Result - Peter Miller 5 Club Trophy. Wed 6th May.
Yesterday’s midweek 5 Club Challenge over the Queen’s Course once again served up that unique blend of ingenuity, improvisation and mild golfing panic that only a five-club competition can provide.
With players limited to a carefully selected half-bag of weapons, this was never going to be a day for over-complication. Some embraced the simplicity. Others discovered, perhaps a little too late, that leaving out a favourite club can feel like losing a close friend.
At the top of it all was Ken Marshall, whose superb nett 65 proved comfortably the best score of the day. On a course that rarely gives much away, and in a format that demands both discipline and imagination, Ken’s was a round of real class. While others were still trying to work out whether they had brought the right tools for the job, Marshall was busy getting on with it. A terrific effort and a very deserving winner.
In second place came Paul Kelly with a fine nett 67, another excellent return in a format that always seems to expose the smallest weakness. Kelly has plenty of pedigree in this event and once again showed he knows exactly how to plot his way round when club selection is rationed.
Third spot went to the defending champion, Captain Daley Smith, with nett 68. Another strong showing from the skipper, who clearly remains very much at home in this format. And it capped off a particularly satisfying spell for Daley, who, alongside Allister Wallace, had recently seen off The Cantlays in the foursomes on the King’s Course — no small feat, even with the aid of 19 shots. As confidence-builders go, that one will have done very nicely indeed.
Allister Wallace himself continued his excellent recent form with a nett 69 to take fourth place. Wallace is becoming one of those names that keeps appearing near the top of the leaderboard with suspicious regularity. Whether it’s medals, stablefords or now five-club golf, he is proving a difficult man to keep quiet.
Then came the crowded group at nett 70, featuring Tariq Ali, Jonathan Fletcher, Doug Law, Mark Higham and Richard Hally. Any one of them could justifiably wonder where the odd dropped shot crept in.

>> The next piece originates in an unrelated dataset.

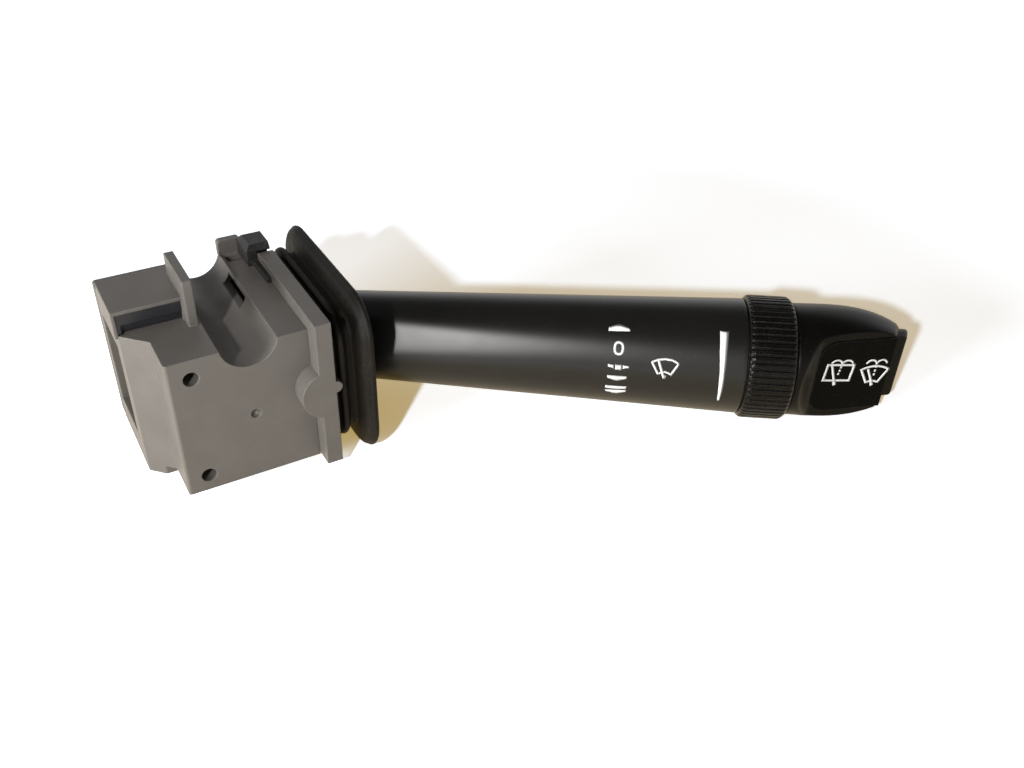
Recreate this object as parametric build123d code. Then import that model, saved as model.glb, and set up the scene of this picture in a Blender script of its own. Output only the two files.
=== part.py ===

In a competition like this, one poor decision can undo half a dozen clever ones, and the margins were clearly fine.
Further down the standings, Ross MacNish and Jonathan Dickson both returned 73, with Frank Johnson on 74 and Paul Lewis on 75. Respectable efforts all, especially in a format where there is absolutely nowhere to hide and no extra wedge available to bail out a lapse in judgment.
At the tougher end of the scoring, Robert McLeary posted 76, while Bill Sexton finished on 77. Eric Lambert, Douglas Laing and Gordon Stewart all signed for 78, suggesting the five clubs they selected may not quite have been the same five clubs they wished they’d selected by the time they reached the back nine.
A few players failed to complete the challenge, with Stuart Wallace, Neil Lock and Rob Simpson all marked DNF — proof, if ever it were needed, that the 5 Club Challenge remains one of the more deceptively awkward dates on the calendar.
All in all, it was another excellent edition of one of the club’s most entertaining midweek fixtures. Congratulations once again to Ken Marshall on a splendid victory — a man who needed only five clubs to show the rest of the field exactly how the job should be done.